The interviews are intended to correct some mistaken commonly held assumptions about Russia and the lack of perspective on its evolution in the late Soviet Period and then through the formative years of the 1990s and 2000s. From the American and Western perspective, the years covered by these interviews were a time of neoliberal dominance and the Washington consensus. It was widely believed that the American neoliberal market system was the model for the whole world. It was an era of American triumphalism that reached its peak around the 2008 financial crisis and now is under siege, attacked from within by the forces of illiberalism and from without by the of collaboration of Russia and China and the ongoing emergence of the Global South. Russia is a big part of this story. It emerged from the Soviet Union with the Yeltsin-era romance with the neoliberal model in the 1990s and Russians rapidly assimilated the skills and structures of a market economy. Starting around the time of the 1998 Russian financial crisis, many Russians began questioning the wisdom of accepting the America and the Western version of the market economy and social values being introduced along with it. Around this same time, the traditional sources in Russia in the security services and the military that had been disoriented in the Yeltsin years regrouped and supported Vladimir Putin as the successor to Boris Yeltsin. With the rise in oil prices, consolidation of the Russian state, and taming of the Yeltsin era oligarchs, Russia gradually rejected first foreign political and social values and increasingly asserted the power of the state over the private sector. Russian intellectuals revised and refined Russian nationalism and Russian national interests and defined the universalism of the neoliberal economic model and social values of the West as a new form of Western imperialism. Romance with the West turned to outright rejection and conflict that only fully matured with the Ukraine crisis beginning in 2014. Many of the people interviewed lived through the whole of this evolution of post-Soviet Russia as witnesses and participants, with important observations, insights, and analysis to share.

Structure of the Archive

The Satinsky Archive generally supports the structure, emphasis, and conclusions of Creating the Post-Soviet Russian Market Economy: Through American Eyes. But the Archive also adds new interviews done subsequent to that book and broadens and deepens the perspective of the interviews that could only be summarized in the book. The interviews have been organized by major themes and then topics within those themes to clarify what types of information are available in each or in other words, why listen to or read the transcript of a particular interview. Each interview each has a brief biographical introduction of the person interviewed.

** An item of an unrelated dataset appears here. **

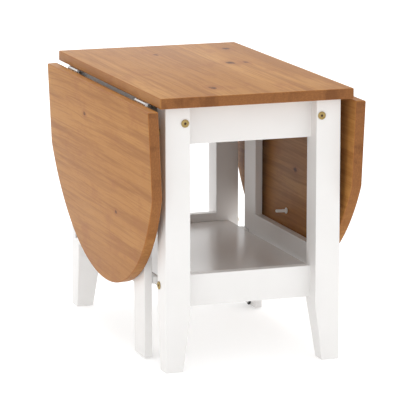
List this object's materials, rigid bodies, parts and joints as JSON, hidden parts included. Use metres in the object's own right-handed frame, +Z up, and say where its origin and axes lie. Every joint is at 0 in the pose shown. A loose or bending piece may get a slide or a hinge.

Citizen diplomacy in the 1980s.

It is impossible to understand Russia of the 1990s and 2000s without looking at some of the salient aspects of its Soviet past, particularly the Cold War. The Cold War was a conflict of two universalist systems trying to triumph over the other and impose their own values and institutions. Both systems arose from European ideas and history. Soviet universalism was linked with European Marxism and utilized anti-imperialism as weapon against the West, through alliance with liberation movements in former colonies. Cracks began in the so-called Iron Curtain on both sides for different reasons. On the US side, activists and organizations that grew out of the counterculture and peace movements of the 1970s began to focus on the existential danger of nuclear war and were searching for ways to prevent a nuclear exchange. On the Soviet side, intellectuals were looking for ways out from the stagnation of the late Soviet period through exploring human potential and with interest in new computer and information technologies being developed in the West. As groups on each side found each other and began to build working ties, a whole citizen diplomacy movement began that blossomed in the perestroika era. 

The citizen diplomacy movement believed that through breaking the communications barriers between the West and the Soviet Union and through people-to-people contact, war could be avoided. The activists of this movement broke new ground using new technologies like the satellite telecommunications that enabled the rock and roll concert exchange of the US Festival in 1982, supplemented by increasing personal contacts and travel by peace activists to the Soviet Union. This period was a prequel for the much broader and deeper interactions between Americans and Russians to follow in the 1990’s. It was a movement that sowed the seeds of American promotion of civil society organizations and American Soviet joint ventures as private sector prototypes that blossomed in post-Soviet Russia. 

In this section, there are extensive interviews with many of the pioneers of the citizen diplomacy movement, which was initially non-governmental private groups supported by wealthy individuals and peace organizations. There was a strong belief at the time that if Americans and Soviets could talk to each other and learn about each other a nuclear war could be averted. 

Topics in this section include the people to people exchange activities of the Esalen Institute and Project Harmony; space bridge TV shows between the US and the Soviet Union; sister city organizations; US musicians John Denver, Billy Joel and the Paul Winter Consort to the Soviet Union; Association of Space Explorers (both astronauts and cosmonauts) and perestroika era joint ventures, i.e. Dialog, Perestroika (commercial office space), and TrenMos, first American-style restaurant.